▶ [DATA SEGMENT]

—————

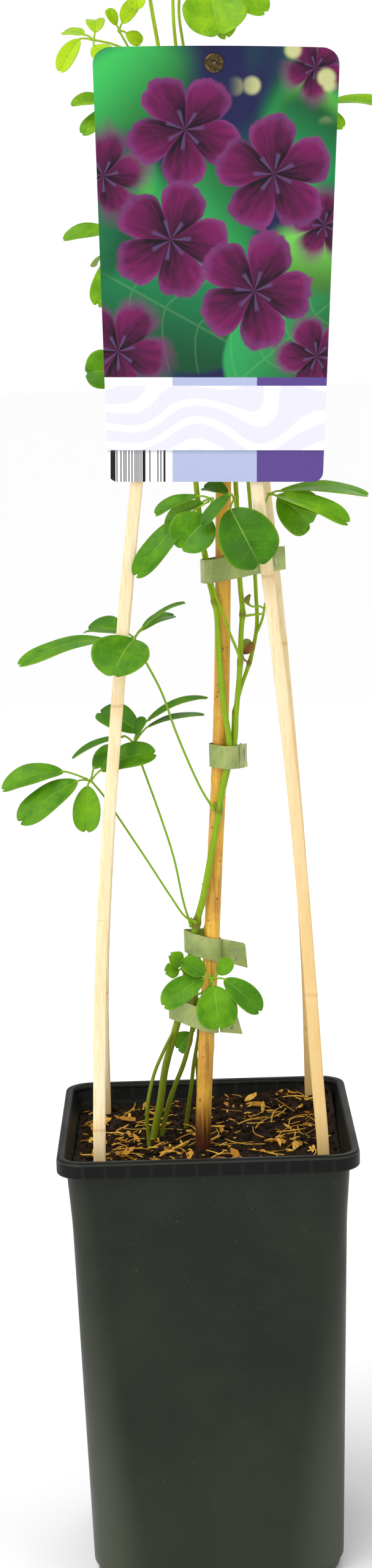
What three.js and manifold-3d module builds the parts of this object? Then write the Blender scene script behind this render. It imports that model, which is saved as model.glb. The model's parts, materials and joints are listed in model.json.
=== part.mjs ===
// A potted five-leaf akebia: a young twining climber in a tall square nursery pot, tied to a
// bamboo cane inside four split-bamboo slats that meet at one rivet, with a card label.
// Millimetres, +Z up. The origin is the centre of the pot's underside; -Y is the front.
import * as THREE from 'three';
import { mergeVertices } from 'three/addons/utils/BufferGeometryUtils.js';
import Module from 'manifold-3d';

const wasm = await Module();
wasm.setup();

// Driving dimensions
const POT_HEIGHT = 198;
const POT_RIM_WIDTH = 130;
const POT_FOOT_WIDTH = 109;
const POT_WALL = 1.6;
const RIM_SKIRT = 7.2;
const SOIL_Z = 187;
const CANE_RADIUS = 3.5;
const SLAT_WIDTH = 5.3;
const SLAT_THICK = 2.6;
const BLADE_THICK = 0.6;
const LABEL_THICK = 0.7;
const TAPE_HEIGHT = 10;
const TAPE_THICK = 0.5;
const GAP = 0.35;
const SEED = 41;

const object = new THREE.Group();
const at = (p) => new THREE.Vector3(p[0], p[1], p[2]);

// Mulberry32, so that every draw of the soil's chips is the same each time
let seedState = SEED;
function draw(low, high) {
  seedState = (seedState + 0x6d2b79f5) | 0;
  let t = Math.imul(seedState ^ (seedState >>> 15), 1 | seedState);
  t = (t + Math.imul(t ^ (t >>> 7), 61 | t)) ^ t;
  const unit = ((t ^ (t >>> 14)) >>> 0) / 4294967296;
  return low + (high - low) * unit;
}

// Closed meshes to solids and back
function toSolid(geometry) {
  const bare = geometry.clone();
  bare.deleteAttribute('normal');
  bare.deleteAttribute('uv');
  const merged = mergeVertices(bare, 1e-4);
  const mesh = new wasm.Mesh({
    numProp: 3,
    vertProperties: new Float32Array(merged.attributes.position.array),
    triVerts: new Uint32Array(merged.index.array),
  });
  return new wasm.Manifold(mesh);
}

function toGeometry(solid) {
  const mesh = solid.getMesh();
  const geometry = new THREE.BufferGeometry();
  geometry.setAttribute('position', new THREE.BufferAttribute(new Float32Array(mesh.vertProperties), 3));
  geometry.setIndex(new THREE.BufferAttribute(new Uint32Array(mesh.triVerts), 1));
  geometry.computeVertexNormals();
  return geometry;
}

function joined(geometries) {
  let solid = toSolid(geometries[0]);
  for (const geometry of geometries.slice(1)) {
    solid = solid.add(toSolid(geometry));
  }
  return toGeometry(solid);
}

function place(name, geometry, color, roughness, metalness = 0) {
  const material = new THREE.MeshStandardMaterial({ color, roughness, metalness });
  const mesh = new THREE.Mesh(geometry, material);
  mesh.name = name;
  object.add(mesh);
}

function indexed(points, triangles) {
  const geometry = new THREE.BufferGeometry();
  const flat = points.flatMap((p) => [p.x, p.y, p.z]);
  geometry.setAttribute('position', new THREE.Float32BufferAttribute(flat, 3));
  geometry.setIndex(triangles);
  geometry.computeVertexNormals();
  return geometry;
}

// Rings of equal length, skinned in order and closed by a fan at each end; counter-clockwise rings
// that go up the way the skin grows face outward
function loft(rings) {
  const n = rings[0].length;
  const points = rings.flat();
  const triangles = [];
  for (let r = 0; r < rings.length - 1; r += 1) {
    for (let i = 0; i < n; i += 1) {
      const j = (i + 1) % n;
      const [a, b] = [r * n + i, r * n + j];
      triangles.push(a, b, b + n, a, b + n, a + n);
    }
  }
  for (const [ring, first] of [[rings[0], 0], [rings[rings.length - 1], (rings.length - 1) * n]]) {
    const centre = new THREE.Vector3();
    ring.forEach((p) => centre.addScaledVector(p, 1 / n));
    points.push(centre);
    const c = points.length - 1;
    for (let i = 0; i < n; i += 1) {
      const j = (i + 1) % n;
      if (first === 0) {
        triangles.push(c, first + j, first + i);
      } else {
        triangles.push(c, first + i, first + j);
      }
    }
  }
  return indexed(points, triangles);
}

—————

▶ [REQUIRED TASK] What are the exact lines from the beginning of the material through the line containing "const at = (p)"? Write out those lines alone.

▶ [RESULT OF THE TASK]
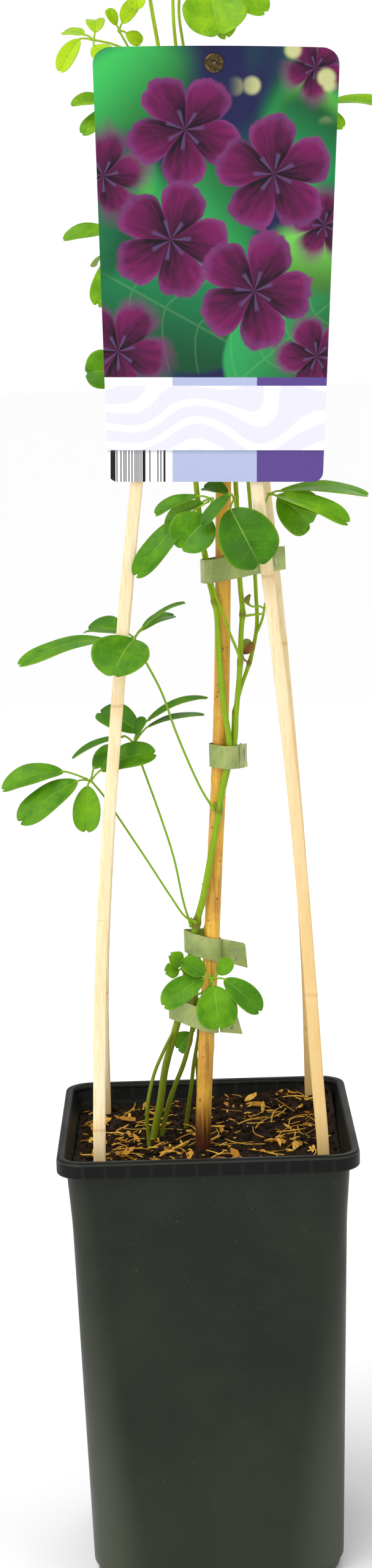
What three.js and manifold-3d module builds the parts of this object? Then write the Blender scene script behind this render. It imports that model, which is saved as model.glb. The model's parts, materials and joints are listed in model.json.
=== part.mjs ===
// A potted five-leaf akebia: a young twining climber in a tall square nursery pot, tied to a
// bamboo cane inside four split-bamboo slats that meet at one rivet, with a card label.
// Millimetres, +Z up. The origin is the centre of the pot's underside; -Y is the front.
import * as THREE from 'three';
import { mergeVertices } from 'three/addons/utils/BufferGeometryUtils.js';
import Module from 'manifold-3d';

const wasm = await Module();
wasm.setup();

// Driving dimensions
const POT_HEIGHT = 198;
const POT_RIM_WIDTH = 130;
const POT_FOOT_WIDTH = 109;
const POT_WALL = 1.6;
const RIM_SKIRT = 7.2;
const SOIL_Z = 187;
const CANE_RADIUS = 3.5;
const SLAT_WIDTH = 5.3;
const SLAT_THICK = 2.6;
const BLADE_THICK = 0.6;
const LABEL_THICK = 0.7;
const TAPE_HEIGHT = 10;
const TAPE_THICK = 0.5;
const GAP = 0.35;
const SEED = 41;

const object = new THREE.Group();
const at = (p) => new THREE.Vector3(p[0], p[1], p[2]);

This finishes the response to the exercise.